Many students are upset with buses passing them by, but Chapel Hill Transit bus drivers and dispatchers say they are doing the best they can.

Director Brian Litchfield said Chapel Hill Transit monitors its customer load on a regular basis and tries to send extra buses on busy routes.

“We know that the U, RU, J, NS and A are full a lot of the time, so we try very hard to accommodate by running tripper buses where we know demand exists.”

Tripper buses are buses used to pick up people who couldn’t ride the original buses.

Litchfield said the bus driver has discretion when deciding if a bus is too full.

“It is unsafe for a bus to be too full, and it is fairly common during peak hours,” he said.

“If an operator’s bus becomes overloaded, they have to contact the dispatch center and buses will be sent out on that route.”

Junior Quaston Murray said buses pass him at least once a week in the early morning at his Martin Luther King Jr.

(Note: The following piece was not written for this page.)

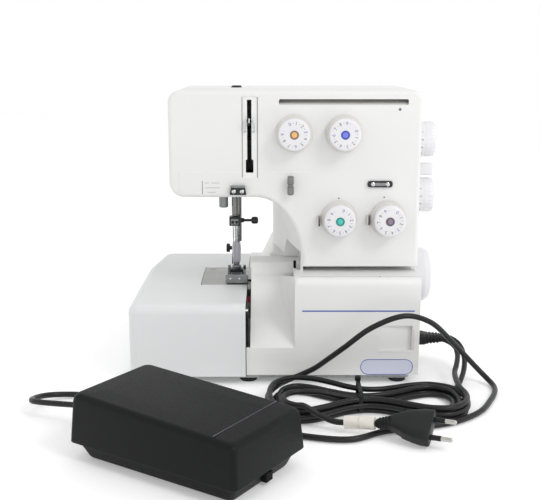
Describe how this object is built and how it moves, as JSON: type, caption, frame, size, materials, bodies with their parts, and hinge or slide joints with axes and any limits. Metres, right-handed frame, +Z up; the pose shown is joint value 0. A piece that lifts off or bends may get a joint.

Boulevard stop in front of the Sheps Center.

“I feel like sometimes the buses are pretty packed from the people that live farther down that they need some more buses in the morning,” he said.

“They should have one extra at least before the 8 a.m. classes because people that get up for those classes are obviously going to ride the buses.”

Litchfield said the broken electronic bus schedule sign in front of the Health Sciences Library on North Columbia Street will hopefully be fixed and moved before the students come back next fall.

“We are looking to move the sign and are also in the process of putting up a shelter, so we would like to finish those two things at around the same time.”

Litchfield said he utilizes the bus service on a fairly regular basis, and he has experienced overcrowding problems on the J and D routes as well.

“As a rider, I know it is frustrating for the bus not showing up or not picking you up,” he said.

Chapel Hill Transit is sometimes able to predict where the overcrowding will take place, but whenever a new fall semester starts the organization has to figure out where students have moved in the community, Litchfield said.

“Some of the demands are on a route that may not be the same as when the fall school semester starts. Students move, so we have to adjust.”